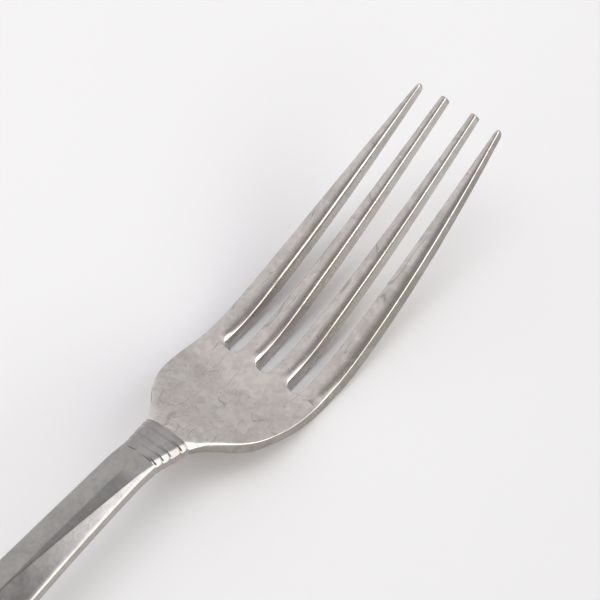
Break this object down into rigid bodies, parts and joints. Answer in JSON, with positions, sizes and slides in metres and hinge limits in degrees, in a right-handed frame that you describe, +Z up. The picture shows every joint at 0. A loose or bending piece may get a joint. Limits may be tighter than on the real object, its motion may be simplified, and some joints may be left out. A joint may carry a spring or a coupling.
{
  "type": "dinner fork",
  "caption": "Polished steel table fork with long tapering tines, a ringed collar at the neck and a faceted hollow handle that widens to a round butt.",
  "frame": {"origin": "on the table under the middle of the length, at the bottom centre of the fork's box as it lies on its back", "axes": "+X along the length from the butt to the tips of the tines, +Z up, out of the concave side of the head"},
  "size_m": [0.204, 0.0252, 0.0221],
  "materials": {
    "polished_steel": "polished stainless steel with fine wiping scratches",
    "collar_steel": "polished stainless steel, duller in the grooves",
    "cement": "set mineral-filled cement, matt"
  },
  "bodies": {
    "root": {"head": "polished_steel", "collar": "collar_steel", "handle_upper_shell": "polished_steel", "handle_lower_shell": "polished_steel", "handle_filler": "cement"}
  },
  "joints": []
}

§ **EXERCISE TASK**
Using the material above, copy every line in which the string "bodies" occurs.

§ **COMPLETE OUTPUT**
Break this object down into rigid bodies, parts and joints. Answer in JSON, with positions, sizes and slides in metres and hinge limits in degrees, in a right-handed frame that you describe, +Z up. The picture shows every joint at 0. A loose or bending piece may get a joint. Limits may be tighter than on the real object, its motion may be simplified, and some joints may be left out. A joint may carry a spring or a coupling.
  "bodies": {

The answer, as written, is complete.